> _Challenge_
Retype, exactly as written, every line from the one containing "Write the three.js" down to the one containing "const trimSwell = 0.55;", including both, and nothing else.

> _Entries shown_
BEGIN

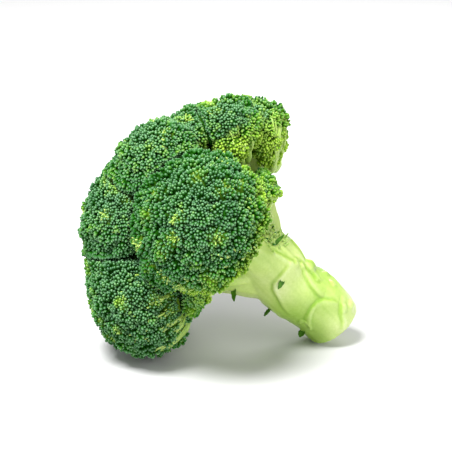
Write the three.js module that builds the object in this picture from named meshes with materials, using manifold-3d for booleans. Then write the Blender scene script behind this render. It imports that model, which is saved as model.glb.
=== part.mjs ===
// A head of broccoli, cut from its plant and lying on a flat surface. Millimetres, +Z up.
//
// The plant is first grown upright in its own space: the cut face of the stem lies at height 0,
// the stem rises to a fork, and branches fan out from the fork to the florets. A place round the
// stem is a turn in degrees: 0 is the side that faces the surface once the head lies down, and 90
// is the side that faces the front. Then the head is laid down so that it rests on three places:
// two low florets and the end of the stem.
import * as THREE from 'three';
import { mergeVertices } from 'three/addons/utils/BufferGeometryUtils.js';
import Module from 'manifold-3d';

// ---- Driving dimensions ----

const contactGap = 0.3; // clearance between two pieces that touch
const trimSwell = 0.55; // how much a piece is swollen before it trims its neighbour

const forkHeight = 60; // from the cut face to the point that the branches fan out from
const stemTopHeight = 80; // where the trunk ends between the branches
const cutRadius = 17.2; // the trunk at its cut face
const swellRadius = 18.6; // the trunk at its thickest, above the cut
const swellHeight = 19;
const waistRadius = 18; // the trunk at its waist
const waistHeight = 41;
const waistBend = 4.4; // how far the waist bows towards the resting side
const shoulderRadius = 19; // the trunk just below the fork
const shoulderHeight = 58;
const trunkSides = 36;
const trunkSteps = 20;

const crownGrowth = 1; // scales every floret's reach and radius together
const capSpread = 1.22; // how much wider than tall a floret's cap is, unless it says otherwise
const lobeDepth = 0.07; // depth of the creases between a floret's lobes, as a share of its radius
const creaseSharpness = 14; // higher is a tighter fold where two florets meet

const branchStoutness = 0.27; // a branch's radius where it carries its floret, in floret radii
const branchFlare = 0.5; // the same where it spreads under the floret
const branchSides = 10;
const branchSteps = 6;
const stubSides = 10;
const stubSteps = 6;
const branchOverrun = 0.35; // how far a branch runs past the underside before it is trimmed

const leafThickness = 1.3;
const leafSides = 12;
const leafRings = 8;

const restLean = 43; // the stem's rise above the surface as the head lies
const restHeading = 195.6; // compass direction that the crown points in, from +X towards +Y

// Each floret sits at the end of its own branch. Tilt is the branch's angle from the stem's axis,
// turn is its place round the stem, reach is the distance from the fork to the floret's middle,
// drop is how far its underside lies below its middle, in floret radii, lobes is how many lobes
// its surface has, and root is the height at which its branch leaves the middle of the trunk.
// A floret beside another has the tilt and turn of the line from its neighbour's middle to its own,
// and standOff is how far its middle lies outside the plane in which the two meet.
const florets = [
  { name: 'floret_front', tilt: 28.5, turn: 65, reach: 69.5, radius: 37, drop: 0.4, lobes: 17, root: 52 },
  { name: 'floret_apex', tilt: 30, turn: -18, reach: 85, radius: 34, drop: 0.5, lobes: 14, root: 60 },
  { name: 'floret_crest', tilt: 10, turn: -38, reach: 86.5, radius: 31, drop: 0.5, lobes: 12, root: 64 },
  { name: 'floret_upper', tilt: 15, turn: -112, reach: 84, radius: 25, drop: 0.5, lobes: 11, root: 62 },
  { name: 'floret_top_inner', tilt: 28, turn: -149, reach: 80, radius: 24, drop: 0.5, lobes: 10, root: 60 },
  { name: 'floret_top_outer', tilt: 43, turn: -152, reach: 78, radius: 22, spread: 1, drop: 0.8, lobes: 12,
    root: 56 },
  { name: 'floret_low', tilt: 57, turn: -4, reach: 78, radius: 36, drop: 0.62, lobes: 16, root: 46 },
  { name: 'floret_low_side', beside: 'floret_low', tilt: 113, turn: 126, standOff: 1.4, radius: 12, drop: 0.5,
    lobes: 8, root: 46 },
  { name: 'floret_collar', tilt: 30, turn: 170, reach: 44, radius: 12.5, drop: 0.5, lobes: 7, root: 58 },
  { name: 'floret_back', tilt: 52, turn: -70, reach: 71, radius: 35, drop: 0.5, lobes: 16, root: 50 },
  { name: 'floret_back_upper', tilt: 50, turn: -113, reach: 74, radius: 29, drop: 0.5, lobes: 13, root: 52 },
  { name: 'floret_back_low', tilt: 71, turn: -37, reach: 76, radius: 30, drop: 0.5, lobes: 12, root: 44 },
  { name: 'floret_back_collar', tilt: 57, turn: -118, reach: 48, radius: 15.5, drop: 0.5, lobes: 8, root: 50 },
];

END
BEGIN

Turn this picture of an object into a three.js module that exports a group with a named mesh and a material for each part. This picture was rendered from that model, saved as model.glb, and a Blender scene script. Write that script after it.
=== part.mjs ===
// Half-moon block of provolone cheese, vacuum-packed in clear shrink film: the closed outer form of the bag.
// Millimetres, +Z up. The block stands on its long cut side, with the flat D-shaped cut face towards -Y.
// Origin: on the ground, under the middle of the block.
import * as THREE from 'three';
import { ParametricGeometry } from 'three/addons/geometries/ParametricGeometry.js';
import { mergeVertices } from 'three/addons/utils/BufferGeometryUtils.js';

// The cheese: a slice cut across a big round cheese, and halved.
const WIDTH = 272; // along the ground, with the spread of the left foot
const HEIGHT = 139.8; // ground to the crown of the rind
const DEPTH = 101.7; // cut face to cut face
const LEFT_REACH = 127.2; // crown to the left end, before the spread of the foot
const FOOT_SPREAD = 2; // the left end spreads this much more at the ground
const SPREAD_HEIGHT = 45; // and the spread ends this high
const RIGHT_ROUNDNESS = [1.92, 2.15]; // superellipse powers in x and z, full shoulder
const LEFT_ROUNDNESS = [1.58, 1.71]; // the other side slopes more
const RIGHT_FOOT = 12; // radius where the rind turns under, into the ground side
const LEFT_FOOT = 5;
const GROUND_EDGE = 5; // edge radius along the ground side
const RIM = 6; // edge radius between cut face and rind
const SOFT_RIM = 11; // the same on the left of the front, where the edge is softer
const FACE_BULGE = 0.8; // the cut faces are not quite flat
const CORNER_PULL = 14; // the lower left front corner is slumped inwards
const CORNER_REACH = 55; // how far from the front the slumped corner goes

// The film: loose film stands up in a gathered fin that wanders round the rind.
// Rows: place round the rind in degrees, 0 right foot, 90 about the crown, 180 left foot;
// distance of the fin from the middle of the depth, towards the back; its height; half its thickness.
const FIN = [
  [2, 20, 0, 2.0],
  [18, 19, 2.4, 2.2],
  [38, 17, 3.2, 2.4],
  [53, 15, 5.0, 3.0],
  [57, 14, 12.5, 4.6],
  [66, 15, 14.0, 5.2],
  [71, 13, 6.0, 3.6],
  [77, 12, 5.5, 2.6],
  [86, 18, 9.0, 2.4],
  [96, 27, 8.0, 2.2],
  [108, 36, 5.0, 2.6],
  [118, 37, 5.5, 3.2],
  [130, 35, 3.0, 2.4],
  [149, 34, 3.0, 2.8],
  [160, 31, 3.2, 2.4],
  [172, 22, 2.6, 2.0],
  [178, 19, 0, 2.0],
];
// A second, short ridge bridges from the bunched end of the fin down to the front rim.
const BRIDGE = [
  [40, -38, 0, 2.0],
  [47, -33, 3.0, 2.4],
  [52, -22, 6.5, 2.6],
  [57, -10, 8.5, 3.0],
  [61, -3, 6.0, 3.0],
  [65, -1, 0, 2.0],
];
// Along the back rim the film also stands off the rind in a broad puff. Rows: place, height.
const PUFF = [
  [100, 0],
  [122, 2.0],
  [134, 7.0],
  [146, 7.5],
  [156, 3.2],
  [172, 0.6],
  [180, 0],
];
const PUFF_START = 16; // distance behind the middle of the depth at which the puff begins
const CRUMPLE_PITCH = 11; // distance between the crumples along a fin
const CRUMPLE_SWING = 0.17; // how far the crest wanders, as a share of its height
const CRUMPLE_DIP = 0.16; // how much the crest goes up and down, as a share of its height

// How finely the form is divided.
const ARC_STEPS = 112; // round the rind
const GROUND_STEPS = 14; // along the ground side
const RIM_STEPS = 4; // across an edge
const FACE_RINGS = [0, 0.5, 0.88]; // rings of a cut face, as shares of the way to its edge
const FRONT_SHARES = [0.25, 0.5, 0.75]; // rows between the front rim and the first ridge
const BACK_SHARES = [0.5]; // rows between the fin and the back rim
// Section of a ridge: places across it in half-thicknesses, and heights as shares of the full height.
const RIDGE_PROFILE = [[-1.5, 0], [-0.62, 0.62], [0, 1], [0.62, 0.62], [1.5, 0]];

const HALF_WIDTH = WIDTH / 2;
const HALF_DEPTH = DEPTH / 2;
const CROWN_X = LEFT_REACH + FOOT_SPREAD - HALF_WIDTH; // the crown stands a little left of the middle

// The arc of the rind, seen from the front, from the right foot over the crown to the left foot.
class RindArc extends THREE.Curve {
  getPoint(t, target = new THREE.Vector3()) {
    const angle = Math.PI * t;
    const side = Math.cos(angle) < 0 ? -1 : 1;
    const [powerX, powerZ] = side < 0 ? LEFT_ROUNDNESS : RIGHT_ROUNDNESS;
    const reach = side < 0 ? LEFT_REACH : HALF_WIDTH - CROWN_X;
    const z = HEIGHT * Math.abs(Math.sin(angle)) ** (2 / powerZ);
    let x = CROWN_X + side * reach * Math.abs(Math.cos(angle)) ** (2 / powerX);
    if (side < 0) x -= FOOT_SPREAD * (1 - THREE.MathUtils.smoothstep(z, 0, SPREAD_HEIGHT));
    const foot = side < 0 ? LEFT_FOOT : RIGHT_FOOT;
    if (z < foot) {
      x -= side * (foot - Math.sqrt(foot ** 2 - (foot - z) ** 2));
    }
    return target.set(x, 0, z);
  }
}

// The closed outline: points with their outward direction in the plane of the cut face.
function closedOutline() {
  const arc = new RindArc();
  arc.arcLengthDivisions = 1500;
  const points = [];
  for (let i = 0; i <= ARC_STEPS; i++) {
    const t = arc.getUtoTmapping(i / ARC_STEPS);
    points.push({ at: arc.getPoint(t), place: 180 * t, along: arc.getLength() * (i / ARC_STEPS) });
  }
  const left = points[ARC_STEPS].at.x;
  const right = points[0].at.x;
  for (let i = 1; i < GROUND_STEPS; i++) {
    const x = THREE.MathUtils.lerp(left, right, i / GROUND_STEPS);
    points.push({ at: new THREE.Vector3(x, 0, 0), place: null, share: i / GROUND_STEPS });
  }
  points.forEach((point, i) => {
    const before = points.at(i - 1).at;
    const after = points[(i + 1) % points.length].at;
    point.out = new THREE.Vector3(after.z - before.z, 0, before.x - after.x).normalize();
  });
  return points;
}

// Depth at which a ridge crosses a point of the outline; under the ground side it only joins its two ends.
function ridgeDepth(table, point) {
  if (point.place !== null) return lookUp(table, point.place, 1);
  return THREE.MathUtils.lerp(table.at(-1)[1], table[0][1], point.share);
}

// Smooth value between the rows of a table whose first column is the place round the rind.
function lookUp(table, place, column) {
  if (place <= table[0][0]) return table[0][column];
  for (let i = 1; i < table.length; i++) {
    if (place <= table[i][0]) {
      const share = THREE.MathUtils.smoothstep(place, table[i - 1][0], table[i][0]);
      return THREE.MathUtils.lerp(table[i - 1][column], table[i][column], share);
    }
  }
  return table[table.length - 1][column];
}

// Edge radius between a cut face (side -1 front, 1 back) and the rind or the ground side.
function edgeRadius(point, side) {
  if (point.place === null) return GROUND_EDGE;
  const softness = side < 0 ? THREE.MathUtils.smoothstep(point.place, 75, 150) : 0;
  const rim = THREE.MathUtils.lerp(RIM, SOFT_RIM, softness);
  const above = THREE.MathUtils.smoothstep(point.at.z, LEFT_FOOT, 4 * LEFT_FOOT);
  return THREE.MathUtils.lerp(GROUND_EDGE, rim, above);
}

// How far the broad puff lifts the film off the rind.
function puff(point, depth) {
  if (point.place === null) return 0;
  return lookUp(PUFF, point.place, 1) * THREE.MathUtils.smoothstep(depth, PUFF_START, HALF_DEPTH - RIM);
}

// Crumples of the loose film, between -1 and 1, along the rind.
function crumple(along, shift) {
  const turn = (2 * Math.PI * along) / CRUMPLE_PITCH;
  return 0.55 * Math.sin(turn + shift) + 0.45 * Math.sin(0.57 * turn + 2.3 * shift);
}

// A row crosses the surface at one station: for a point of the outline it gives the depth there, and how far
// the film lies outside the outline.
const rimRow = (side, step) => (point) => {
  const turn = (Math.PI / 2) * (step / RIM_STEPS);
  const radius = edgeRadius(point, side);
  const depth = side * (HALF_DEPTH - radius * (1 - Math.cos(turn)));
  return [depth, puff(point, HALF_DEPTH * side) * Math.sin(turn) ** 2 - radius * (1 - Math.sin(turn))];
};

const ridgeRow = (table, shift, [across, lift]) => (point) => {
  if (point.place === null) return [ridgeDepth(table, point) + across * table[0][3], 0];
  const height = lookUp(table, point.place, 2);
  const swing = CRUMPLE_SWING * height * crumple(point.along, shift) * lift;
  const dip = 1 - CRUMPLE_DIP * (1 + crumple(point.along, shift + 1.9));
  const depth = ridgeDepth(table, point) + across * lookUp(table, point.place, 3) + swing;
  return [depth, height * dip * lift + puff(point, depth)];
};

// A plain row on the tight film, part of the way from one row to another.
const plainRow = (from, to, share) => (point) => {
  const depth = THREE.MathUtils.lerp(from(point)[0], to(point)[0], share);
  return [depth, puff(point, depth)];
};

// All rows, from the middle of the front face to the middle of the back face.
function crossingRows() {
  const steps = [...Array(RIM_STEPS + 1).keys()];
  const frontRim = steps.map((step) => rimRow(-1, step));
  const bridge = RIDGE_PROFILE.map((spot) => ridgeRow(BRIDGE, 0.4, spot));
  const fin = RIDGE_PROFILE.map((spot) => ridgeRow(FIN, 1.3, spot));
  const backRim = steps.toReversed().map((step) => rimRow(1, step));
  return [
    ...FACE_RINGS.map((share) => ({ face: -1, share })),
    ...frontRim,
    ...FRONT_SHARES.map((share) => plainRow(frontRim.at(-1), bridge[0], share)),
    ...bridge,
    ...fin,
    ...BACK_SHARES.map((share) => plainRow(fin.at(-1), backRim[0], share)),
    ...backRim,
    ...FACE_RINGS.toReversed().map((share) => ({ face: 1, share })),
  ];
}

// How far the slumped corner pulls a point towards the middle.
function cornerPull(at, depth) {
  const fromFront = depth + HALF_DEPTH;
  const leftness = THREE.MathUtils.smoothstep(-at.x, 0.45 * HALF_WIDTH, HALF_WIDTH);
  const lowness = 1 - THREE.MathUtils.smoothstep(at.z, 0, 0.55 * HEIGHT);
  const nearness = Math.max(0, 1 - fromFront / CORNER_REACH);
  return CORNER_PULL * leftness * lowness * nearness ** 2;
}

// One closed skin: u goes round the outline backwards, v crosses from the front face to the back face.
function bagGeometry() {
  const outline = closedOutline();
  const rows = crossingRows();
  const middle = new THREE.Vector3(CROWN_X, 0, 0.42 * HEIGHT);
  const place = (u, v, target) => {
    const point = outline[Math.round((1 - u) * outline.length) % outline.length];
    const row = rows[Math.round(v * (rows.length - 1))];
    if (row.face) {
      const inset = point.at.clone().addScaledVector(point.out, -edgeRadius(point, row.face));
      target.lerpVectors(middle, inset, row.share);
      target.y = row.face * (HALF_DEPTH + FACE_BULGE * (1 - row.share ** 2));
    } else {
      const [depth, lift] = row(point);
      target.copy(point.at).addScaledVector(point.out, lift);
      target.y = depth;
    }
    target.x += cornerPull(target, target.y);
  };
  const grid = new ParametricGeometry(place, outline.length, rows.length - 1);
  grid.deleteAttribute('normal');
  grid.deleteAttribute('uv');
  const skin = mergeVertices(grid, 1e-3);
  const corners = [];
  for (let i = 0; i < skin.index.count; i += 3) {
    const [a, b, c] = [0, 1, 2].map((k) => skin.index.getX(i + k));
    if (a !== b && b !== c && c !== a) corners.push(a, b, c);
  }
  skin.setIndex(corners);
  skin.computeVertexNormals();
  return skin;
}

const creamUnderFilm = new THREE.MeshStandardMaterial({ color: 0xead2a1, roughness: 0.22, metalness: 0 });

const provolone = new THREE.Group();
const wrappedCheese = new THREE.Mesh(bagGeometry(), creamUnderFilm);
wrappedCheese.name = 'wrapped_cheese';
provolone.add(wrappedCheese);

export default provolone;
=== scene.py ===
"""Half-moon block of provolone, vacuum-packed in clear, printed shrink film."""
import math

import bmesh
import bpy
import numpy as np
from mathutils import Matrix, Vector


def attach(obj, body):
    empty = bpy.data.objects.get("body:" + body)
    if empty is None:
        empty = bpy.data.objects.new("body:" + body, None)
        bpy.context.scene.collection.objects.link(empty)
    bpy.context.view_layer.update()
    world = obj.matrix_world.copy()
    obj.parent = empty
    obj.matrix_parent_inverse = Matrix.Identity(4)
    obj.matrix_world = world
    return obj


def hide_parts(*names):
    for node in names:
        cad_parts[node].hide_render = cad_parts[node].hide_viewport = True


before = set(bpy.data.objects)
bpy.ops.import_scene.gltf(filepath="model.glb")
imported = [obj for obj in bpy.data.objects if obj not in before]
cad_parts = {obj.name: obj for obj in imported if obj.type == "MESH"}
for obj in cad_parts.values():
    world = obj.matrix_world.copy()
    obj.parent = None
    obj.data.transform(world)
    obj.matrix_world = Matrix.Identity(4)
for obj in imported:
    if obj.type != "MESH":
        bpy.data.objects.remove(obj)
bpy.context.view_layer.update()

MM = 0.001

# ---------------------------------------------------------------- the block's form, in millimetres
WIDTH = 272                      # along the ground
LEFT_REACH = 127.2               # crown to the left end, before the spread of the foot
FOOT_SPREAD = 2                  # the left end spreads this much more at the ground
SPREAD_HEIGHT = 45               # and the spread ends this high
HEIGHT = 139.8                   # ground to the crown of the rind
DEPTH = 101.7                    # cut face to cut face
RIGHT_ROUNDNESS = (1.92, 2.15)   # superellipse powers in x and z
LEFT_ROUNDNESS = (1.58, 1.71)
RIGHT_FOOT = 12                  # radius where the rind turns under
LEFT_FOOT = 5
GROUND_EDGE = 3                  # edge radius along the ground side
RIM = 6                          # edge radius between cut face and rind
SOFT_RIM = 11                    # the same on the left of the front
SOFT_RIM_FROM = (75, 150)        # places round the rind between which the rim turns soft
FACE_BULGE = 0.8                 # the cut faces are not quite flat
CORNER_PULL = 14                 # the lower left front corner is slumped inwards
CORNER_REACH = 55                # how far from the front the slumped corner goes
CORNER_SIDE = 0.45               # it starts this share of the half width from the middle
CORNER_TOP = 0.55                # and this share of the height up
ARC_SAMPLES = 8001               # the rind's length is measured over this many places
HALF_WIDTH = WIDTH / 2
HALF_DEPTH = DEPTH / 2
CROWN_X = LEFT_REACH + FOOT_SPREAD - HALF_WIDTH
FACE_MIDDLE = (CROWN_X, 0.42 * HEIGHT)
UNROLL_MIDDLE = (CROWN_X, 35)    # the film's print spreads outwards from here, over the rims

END

> _Task result_
Write the three.js module that builds the object in this picture from named meshes with materials, using manifold-3d for booleans. Then write the Blender scene script behind this render. It imports that model, which is saved as model.glb.
=== part.mjs ===
// A head of broccoli, cut from its plant and lying on a flat surface. Millimetres, +Z up.
//
// The plant is first grown upright in its own space: the cut face of the stem lies at height 0,
// the stem rises to a fork, and branches fan out from the fork to the florets. A place round the
// stem is a turn in degrees: 0 is the side that faces the surface once the head lies down, and 90
// is the side that faces the front. Then the head is laid down so that it rests on three places:
// two low florets and the end of the stem.
import * as THREE from 'three';
import { mergeVertices } from 'three/addons/utils/BufferGeometryUtils.js';
import Module from 'manifold-3d';

// ---- Driving dimensions ----

const contactGap = 0.3; // clearance between two pieces that touch
const trimSwell = 0.55; // how much a piece is swollen before it trims its neighbour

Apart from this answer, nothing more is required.